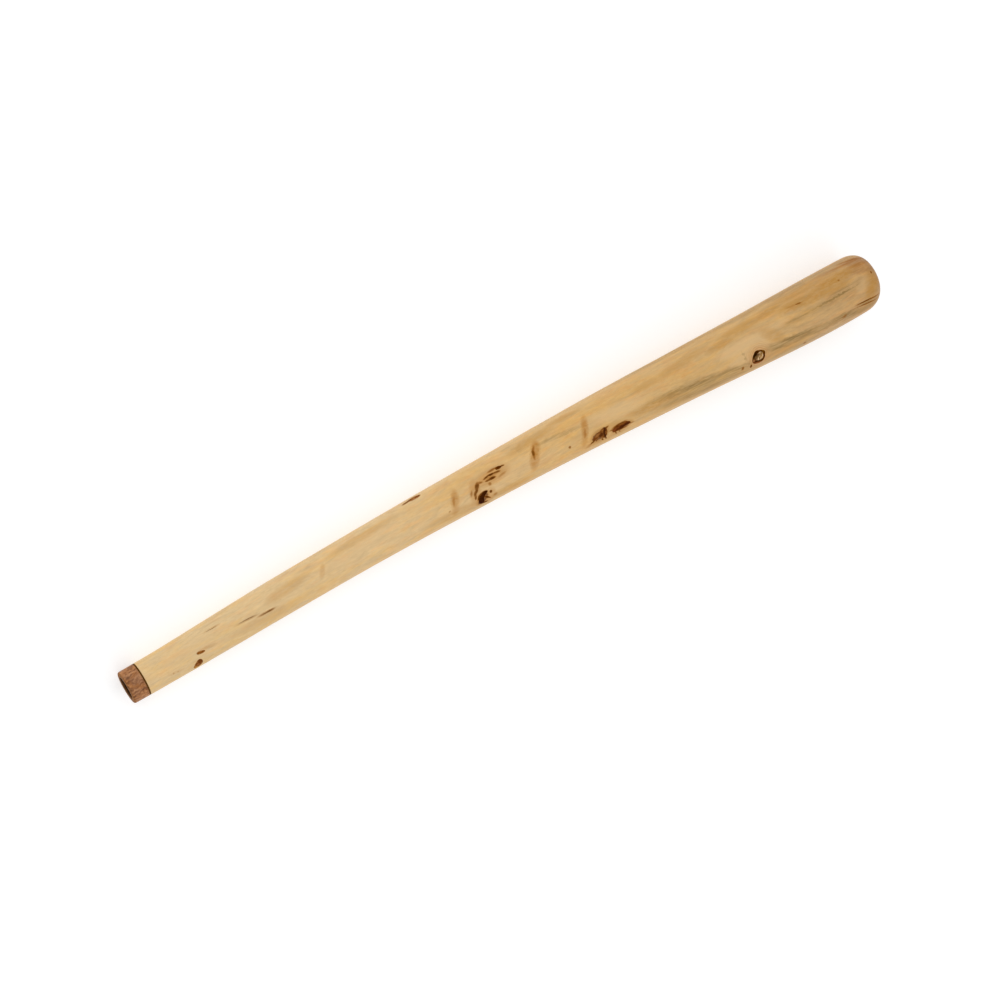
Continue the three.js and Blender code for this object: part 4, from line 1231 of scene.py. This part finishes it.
# Knots and fillings: dark, middle and light colours, noise seed, painted ovals as in
# Field.painted, ring frequency, gloss and final tint.
KNOT_LOOKS = {
    "belly_left": dict(
        name="filling_brown", colors=((92, 50, 16), (122, 74, 34), (152, 104, 58)), seed=2,
        gloss=0.1, marks=(
            (2.2, 0.4, 3.8, 2.4, -10, 0.5, (78, 38, 10)),
            (9, -4.2, 1.8, 4.6, 26, 0.4, (62, 24, 4)),
            (8, 3.6, 1.5, 4.6, -8, 0.4, (58, 22, 4)),
            (-9, 1.6, 3.5, 1.3, 0, 0.6, (112, 62, 24)),
            (-3.6, -1.6, 3.4, 1.8, -20, 0.6, (152, 106, 66)))),
    "belly_right": dict(
        name="filling_dark", colors=((82, 36, 8), (104, 54, 16), (140, 84, 40)), seed=6,
        gloss=0.1, marks=(
            (3.6, 1, 9.5, 2.2, -6, 0.5, (70, 28, 4)),
            (-12.4, 0.8, 2.6, 1.8, 0, 0.5, (126, 66, 30)),
            (-7.4, 2.6, 2.8, 1.5, 0, 0.6, (90, 42, 14)),
            (0.4, -3.6, 5, 0.9, 4, 0.6, (134, 84, 36)))),
    "centre": dict(
        name="filling_black", colors=((44, 16, 0), (58, 24, 0), (80, 40, 6)), seed=9,
        gloss=0.12, marks=((-6, 5, 2.6, 3.4, 0, 0.6, (52, 16, 2)),)),
    "knot_centre": dict(
        name="knot_brown_a", colors=((96, 50, 10), (122, 72, 22), (148, 96, 42)), seed=3,
        marks=((1, 0, 4.2, 1.5, -6, 0.6, (74, 32, 0)),)),
    "back_edge": dict(
        name="knot_red", colors=((118, 72, 40), (158, 108, 70), (186, 140, 100)), seed=5,
        rings=2.2, marks=(
            (-7, -1, 3.2, 1.4, 0, 0.6, (96, 56, 28)), (5.6, 0, 3.4, 1.2, 0, 0.6, (112, 62, 34)))),
    "mouth_low": dict(
        name="knot_brown_b", colors=((108, 62, 26), (136, 86, 44), (164, 112, 66)), seed=8,
        rings=1.7, tint=(1.02, 0.95, 0.80), marks=(
            (-4.6, 4.4, 2.8, 2.6, 30, 0.6, (184, 130, 66)),
            (3.6, -3.4, 2.6, 3, 0, 0.6, (104, 58, 24)),
            (0.4, 1.4, 1.8, 1.6, 0, 0.7, (150, 98, 62)))),
    "mouth_high": dict(
        name="knot_brown_c", colors=((138, 86, 36), (160, 108, 54), (178, 128, 72)), seed=11,
        tint=(1.02, 0.95, 0.80), marks=(
            (0.6, 0.1, 4.2, 0.7, 8, 0.6, (120, 68, 24)),
            (-4, -0.6, 1.6, 0.8, 0, 0.7, (130, 78, 30)))),
}
HEART_MARKS = (
    (-5.2, -1.6, 3.4, 4, 0, 0.5, (84, 56, 12)), (-3, -5.2, 6, 1.6, 24, 0.6, (70, 36, 0)),
    (-4.6, 2.6, 2.4, 1.6, 0, 0.6, (150, 110, 72)), (-6.6, 1.8, 1.6, 2.4, 0, 0.6, (88, 54, 22)),
    (5.4, -4.4, 1.6, 1.2, 0, 0.6, (120, 86, 34)), (2, 6.2, 5, 0.9, -10, 0.6, (84, 48, 16)))
BARK_MARKS = (
    (-2, -8.2, 7.5, 3.4, 14, 0.5, (60, 26, 0)), (-9.4, -2, 2.6, 5.5, 0, 0.5, (84, 46, 4)),
    (-7, 7.2, 4.6, 3.2, 25, 0.6, (136, 78, 38)), (-2, 9.6, 5, 1.8, 6, 0.6, (144, 84, 44)),
    (-2.6, 6.2, 6.4, 1.5, 8, 0.5, (50, 20, 0)), (-6.2, -5.6, 3.6, 3.4, 20, 0.5, (36, 14, 0)),
    (3.2, -9.4, 2.4, 1.4, 0, 0.5, (112, 66, 20)), (9.6, 3, 1.5, 5, -12, 0.6, (84, 42, 10)),
    (8.8, -7, 1.8, 2, 0, 0.6, (120, 78, 22)), (-9.2, 2.6, 1.4, 2, 0, 0.6, (160, 108, 66)))


def knot_material(name, colors, seed, marks, rings=0, gloss=0, tint=(1.04, 0.92, 0.62)):
    """Knot wood or filling: clouded colour along the grain, with painted ovals."""
    material = new_material(name)
    knot = read_attribute(material, "knot")
    x, y, depth = knot.split()
    broad_warp = knot.warp((0.35, 0.35, 0.35), offset=(seed, 0, 0))
    fine_warp = knot.warp((1.3, 1.3, 1.3), offset=(0, seed, 0))
    cloudy = knot.moved(broad_warp, (3, 3, 0))
    flat = x.join(y).moved(broad_warp, (1.6, 1.4, 0)).moved(fine_warp, (1.2, 1.2, 0))
    clouds = cloudy.noise((0.25, 0.45, 0.3), detail=4, rough=0.6, offset=(seed, 3, 1))
    bits = cloudy.noise((1.1, 1.98, 0.9), detail=3, rough=0.65, offset=(seed, 8, 4))
    shade_field = clouds * 0.6 + bits * 0.4
    if rings:
        reach = flat.vector("ADD", (0, 0, -1)).vector("LENGTH")
        shade_field = shade_field + (reach * rings).math("SINE") * 0.06
    color = shade_field.ramp(*zip((0.40, 0.50, 0.62), colors)).painted(flat, marks, 0.88)
    dust = knot.noise((2.6, 2.6, 2.6), rough=0.6, offset=(seed, 1, 6)).remap(0.58, 0.72)
    color = color.toward((140, 90, 30), dust * 0.14)
    # painted shade: darker the deeper below the skin, on the plug's sides down in its pocket
    color = color.toward((44, 20, 0), depth.remap(0.35, 0.9)).tinted(tint)
    normal = (bits + dust * 0.5).bump(strength=0.5, distance=0.0003)
    return finish(material, color, 0.44 - gloss + bits * 0.25, specular=gloss * 0.1,
                  normal=normal, coat_rough=0.15)


def heart_material():
    material = new_material("branch_knot_heart")
    knot = read_attribute(material, "knot")
    x, y, _ = knot.split()
    plane = x.join(y).moved(knot.warp((0.4, 0.4, 0.4)), (2.2, 2.2, 0))
    reach = plane.vector("ADD", (-0.8, -1.2, -1)).vector("LENGTH")
    ring = (reach * 4.8).math("SINE").remap(-1, 1)
    clouds = knot.noise((0.5, 0.5, 0.5), detail=4, rough=0.6, offset=(2, 7, 1))
    fine = knot.noise((1.9, 1.9, 1.9), detail=3, rough=0.65, offset=(4, 1, 1))
    color = clouds.ramp((0.40, (144, 100, 48)), (0.5, (184, 144, 90)), (0.60, (226, 196, 156)))
    color = color.scaled(0.84 + (ring * 0.16 + fine * 0.22)).painted(plane, HEART_MARKS, 0.85)
    # cracks that run out like a star
    star = (y.math("ARCTAN2", x) * 1.5 + clouds * 2.4).math("SINE").math("ABSOLUTE")
    crack = (star * reach).remap(0.5, 0.15, smooth=True) * reach.remap(6.5, 3.0)
    color = color.toward((76, 42, 4), crack * 0.75)
    height = fine * 0.8 + ring * 0.3 - crack * 1.5
    return finish(material, color, rough=0.6, specular=0.02,
                  normal=height.bump(strength=0.6, distance=0.0004))


def bark_material():
    material = new_material("branch_knot_bark_gum")
    knot = read_attribute(material, "knot")
    x, y, _ = knot.split()
    plane = x.join(y).moved(knot.warp((0.5, 0.5, 0.5)), (2.6, 2.6, 0))
    clouds = knot.noise((0.45, 0.45, 0.3), detail=4, rough=0.65)
    fine = knot.noise((2.2, 2.2, 1), detail=3, rough=0.6, offset=(5, 1, 1))
    color = clouds.ramp((0.38, (66, 30, 0)), (0.50, (96, 50, 4)), (0.64, (128, 78, 18)))
    color = color.painted(plane, BARK_MARKS, 0.9).scaled(0.72 + fine * 0.5)
    return finish(material, color, 0.40 + fine * 0.3, specular=0.0,
                  normal=(clouds + fine).bump(strength=0.6, distance=0.0004))


# ------------------------------------------------------------------ onto the frame
def mount(piece, material, cad_piece, slot):
    piece.data.materials.clear()
    piece.data.materials.append(material)
    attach(piece, "root")
    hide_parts(cad_piece)


log = build_log()
ring = build_ring()
washer = build_washer()
inlays = {key: build_inlay(key) for key in INLAYS}
core = build_branch_core()
bark = build_branch_bark()

mount(log, log_material(), "log_body", "pale_wood")
mount(ring, ring_material(), "mouthpiece_ring", "ring_wood")
mount(washer, washer_material(), "spacer_ring", "dark_veneer")
for key, piece in inlays.items():
    mount(piece, knot_material(**KNOT_LOOKS[key]), *INLAYS[key][1:3])
mount(core, heart_material(), "knot_bell_stub", "knot_heart")
mount(bark, bark_material(), "knot_bell_bark", "knot_bark")

# ------------------------------------------------------------------ floor, light, camera
# Metres, except for the camera's place, which is in the log's own layout.
FLOOR_HALF = 60.0
FLOOR_DROP = 0.0002
WORLD_LIGHT, WORLD_SEEN = 0.72, 1.0
SOFTBOXES = [  # name, location, size, watts; all aim at the origin
    ("key", (-0.6, 1.9, 2.6), (3.4, 2.2), 26),
    ("fill", (0.5, -2.4, 2.0), (3.4, 1.8), 14)]
CAMERA_TILT, CAMERA_TURN = 19.0 * RAD, 29.1736 * RAD
CAMERA_DISTANCE = 2750.0
CAMERA_TARGET = np.array([572.278, -23.211, 0.0])
CAMERA_LENS = 71.383896


def build_floor():
    mesh = bpy.data.meshes.new("floor")
    shell = bmesh.new()
    bmesh.ops.create_grid(shell, x_segments=1, y_segments=1, size=FLOOR_HALF)
    shell.to_mesh(mesh)
    shell.free()
    floor = bpy.data.objects.new("floor", mesh)
    floor.location = (0, 0, -FLOOR_DROP)
    bpy.context.scene.collection.objects.link(floor)
    mesh.materials.append(finish(new_material("floor_paper"), (0.62, 0.62, 0.62, 1.0),
                                 rough=0.9, specular=0.1, emission=0.50))


def build_world():
    """A white world, brighter to the camera so that it matches the floor beyond its edge."""
    studio = bpy.data.worlds.new("studio")
    studio.use_nodes = True
    tree = studio.node_tree
    background = tree.nodes["Background"]
    background.inputs["Color"].default_value = (1, 1, 1, 1)
    path = Field(tree, add_node(tree, "LightPath", {}).outputs["Is Camera Ray"])
    strength = path.remap(0, 1, to=(WORLD_LIGHT, WORLD_SEEN))
    tree.links.new(strength.socket, background.inputs["Strength"])
    bpy.context.scene.world = studio


def build_softbox(name, location, size, watts):
    light = bpy.data.lights.new(name, "AREA")
    light.shape = "RECTANGLE"
    light.size, light.size_y = size
    light.energy = watts
    lamp = bpy.data.objects.new(name, light)
    lamp.location = location
    lamp.rotation_euler = (-Vector(location)).to_track_quat("-Z", "Y").to_euler()
    bpy.context.scene.collection.objects.link(lamp)


def build_camera():
    """Above and beyond the mouthpiece, turned so that the bell runs up to the right."""
    backward = np.array([-math.sin(CAMERA_TILT), 0, math.cos(CAMERA_TILT)])
    level = np.array([math.cos(CAMERA_TILT), 0, math.sin(CAMERA_TILT)])
    side = np.array([0.0, 1.0, 0.0])
    cos, sin = math.cos(CAMERA_TURN), math.sin(CAMERA_TURN)
    eye = world(CAMERA_TARGET + CAMERA_DISTANCE * backward)
    axes = [POSE @ axis for axis in (cos * level - sin * side, sin * level + cos * side, backward)]
    camera = bpy.data.cameras.new("camera")
    camera.sensor_width = 36.0
    camera.lens = CAMERA_LENS
    camera.clip_end = 100
    holder = bpy.data.objects.new("camera", camera)
    holder.matrix_world = Matrix([*np.stack([*axes, eye], -1).tolist(), (0, 0, 0, 1)])
    bpy.context.scene.collection.objects.link(holder)
    bpy.context.scene.camera = holder


build_floor()
build_world()
for softbox in SOFTBOXES:
    build_softbox(*softbox)
build_camera()

view = bpy.context.scene.view_settings
view.view_transform = "Standard"
view.look = "None"
view.exposure = 0.0
view.gamma = 1.0

bpy.context.view_layer.update()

• • • •

All lines above from the one containing "hide_parts(cad_piece)" to the one containing "bark = build_branch_bark()" must be repeated exactly, both lines included, and no others.

    hide_parts(cad_piece)


log = build_log()
ring = build_ring()
washer = build_washer()
inlays = {key: build_inlay(key) for key in INLAYS}
core = build_branch_core()
bark = build_branch_bark()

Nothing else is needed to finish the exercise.